Geometric Reachability for Attitude Control Systems via Contraction Theory
Chencheng Xu, Saber Jafarpour, Chengcheng Zhao, Zhiguo Shi, Jiming Chen
TL;DR
The paper tackles safety verification for attitude control by developing a coordinate-free reachability framework on the product manifold $SO(3)\times \mathbb{R}^3$. It introduces a parametric family of left-invariant Riemannian metrics $\mathbb{G}=\mathbb{G}_{Q}\times\mathbb{G}_{P}$ and derives a contraction-based bound $d(\psi(q_1,t),\psi(q_2,t))\le e^{ct}d(q_1,q_2)$ via the matrix inequality $\hat{\omega}Q - Q\hat{\omega} - 2cQQ + A^{\top}PQ + PAB^{\top}P + PB - 2cP \preceq 0$. Using this, it proposes a simulation-based ConReach algorithm that partitions the initial set, runs nominal trajectories, and solves SDP subproblems to minimize metric-ball volumes while ensuring inclusions; the reachable set is over-approximated by metric balls $\mathcal{B}_{Q_{i+1}\times P_{i+1}}((R_{i+1},\omega_{i+1}),r_{i+1})$. It also provides equivalent representations of metric balls on $SO(3)$ via reduced geodesic dynamics and an exp atlas to enable Euclidean visualization and analysis.

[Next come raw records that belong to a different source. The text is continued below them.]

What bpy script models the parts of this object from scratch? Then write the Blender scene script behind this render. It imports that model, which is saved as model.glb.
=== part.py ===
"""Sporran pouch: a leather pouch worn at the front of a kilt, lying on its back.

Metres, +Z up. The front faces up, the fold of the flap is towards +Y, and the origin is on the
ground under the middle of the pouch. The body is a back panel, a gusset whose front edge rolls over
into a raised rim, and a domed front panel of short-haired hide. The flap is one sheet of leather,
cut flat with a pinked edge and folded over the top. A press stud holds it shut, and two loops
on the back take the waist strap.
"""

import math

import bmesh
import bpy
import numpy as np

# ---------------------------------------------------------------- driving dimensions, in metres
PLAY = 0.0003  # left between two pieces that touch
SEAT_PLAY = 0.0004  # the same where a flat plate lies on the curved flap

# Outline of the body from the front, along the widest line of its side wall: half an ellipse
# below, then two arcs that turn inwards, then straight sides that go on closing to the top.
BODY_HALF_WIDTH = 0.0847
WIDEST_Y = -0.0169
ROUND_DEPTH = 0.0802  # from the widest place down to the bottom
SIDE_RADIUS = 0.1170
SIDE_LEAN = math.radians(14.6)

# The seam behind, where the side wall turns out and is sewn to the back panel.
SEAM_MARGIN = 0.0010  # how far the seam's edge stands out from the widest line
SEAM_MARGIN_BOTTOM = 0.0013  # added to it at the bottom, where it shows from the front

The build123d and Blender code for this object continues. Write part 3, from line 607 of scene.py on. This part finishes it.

Numerical experiments validate the method's ability to produce tight over-approximations and demonstrate practical computation on standard hardware. The work paves the way for safe-control synthesis and extended coupling of attitude and position dynamics using geometric reachability on manifolds.
Abstract
In this paper, we present a geometric framework for the reachability analysis of attitude control systems. We model the attitude dynamics on the product manifold $\mathrm{SO}(3) \times \mathbb{R}^3$ and introduce a novel parametrized family of Riemannian metrics on this space. Using contraction theory on manifolds, we establish reliable upper bounds on the Riemannian distance between nearby trajectories of the attitude control systems. By combining these trajectory bounds with numerical simulations, we provide a simulation-based algorithm to over-approximate the reachable sets of attitude systems. We show that the search for optimal metrics for distance bounds can be efficiently performed using semidefinite programming. Additionally, we introduce a practical and effective representation of these over-approximations on manifolds, enabling their integration with existing Euclidean tools and software. Numerical experiments validate the effectiveness of the proposed approach.